>> start
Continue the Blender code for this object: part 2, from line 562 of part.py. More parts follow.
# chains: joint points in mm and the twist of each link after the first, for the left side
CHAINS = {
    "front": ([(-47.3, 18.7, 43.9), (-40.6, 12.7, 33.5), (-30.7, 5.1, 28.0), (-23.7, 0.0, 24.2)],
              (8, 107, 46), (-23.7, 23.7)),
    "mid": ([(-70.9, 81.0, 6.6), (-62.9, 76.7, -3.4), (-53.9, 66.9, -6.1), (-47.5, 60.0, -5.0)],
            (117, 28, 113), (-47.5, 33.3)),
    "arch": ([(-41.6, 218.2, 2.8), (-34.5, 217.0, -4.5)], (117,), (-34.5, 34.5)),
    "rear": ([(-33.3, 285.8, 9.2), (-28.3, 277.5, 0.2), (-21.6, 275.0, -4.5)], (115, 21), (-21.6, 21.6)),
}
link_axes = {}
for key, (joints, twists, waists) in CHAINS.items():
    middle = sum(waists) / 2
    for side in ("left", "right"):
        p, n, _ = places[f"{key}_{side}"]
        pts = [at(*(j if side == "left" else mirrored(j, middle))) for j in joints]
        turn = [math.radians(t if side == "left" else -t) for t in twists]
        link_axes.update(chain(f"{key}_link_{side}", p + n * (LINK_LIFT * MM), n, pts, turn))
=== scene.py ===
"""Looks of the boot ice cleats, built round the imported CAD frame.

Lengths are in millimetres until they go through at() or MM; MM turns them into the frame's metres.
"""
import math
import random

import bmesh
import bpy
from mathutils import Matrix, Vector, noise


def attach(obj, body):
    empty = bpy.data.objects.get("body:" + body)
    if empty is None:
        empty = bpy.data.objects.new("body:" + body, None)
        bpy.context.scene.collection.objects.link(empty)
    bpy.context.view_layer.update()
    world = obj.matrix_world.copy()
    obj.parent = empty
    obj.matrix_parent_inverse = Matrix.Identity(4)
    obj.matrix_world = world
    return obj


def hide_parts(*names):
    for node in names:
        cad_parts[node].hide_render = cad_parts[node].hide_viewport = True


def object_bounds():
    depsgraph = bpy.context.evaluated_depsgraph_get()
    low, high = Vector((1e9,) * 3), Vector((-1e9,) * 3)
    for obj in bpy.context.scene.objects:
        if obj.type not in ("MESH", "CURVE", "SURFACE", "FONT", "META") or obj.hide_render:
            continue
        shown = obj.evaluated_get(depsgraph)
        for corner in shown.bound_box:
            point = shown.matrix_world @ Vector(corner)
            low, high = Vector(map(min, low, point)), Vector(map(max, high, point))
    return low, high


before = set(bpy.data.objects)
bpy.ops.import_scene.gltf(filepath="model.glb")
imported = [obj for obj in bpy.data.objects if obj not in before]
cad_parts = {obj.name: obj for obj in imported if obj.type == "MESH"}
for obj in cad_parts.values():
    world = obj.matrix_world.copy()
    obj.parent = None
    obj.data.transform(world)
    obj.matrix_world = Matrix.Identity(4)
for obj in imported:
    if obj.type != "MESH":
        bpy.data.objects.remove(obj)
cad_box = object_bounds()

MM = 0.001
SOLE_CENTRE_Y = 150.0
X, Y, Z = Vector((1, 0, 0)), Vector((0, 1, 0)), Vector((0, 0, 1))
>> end
Copy every line above that holds the word "type".

(WORKED ANSWER)
        if obj.type not in ("MESH", "CURVE", "SURFACE", "FONT", "META") or obj.hide_render:
cad_parts = {obj.name: obj for obj in imported if obj.type == "MESH"}
    if obj.type != "MESH":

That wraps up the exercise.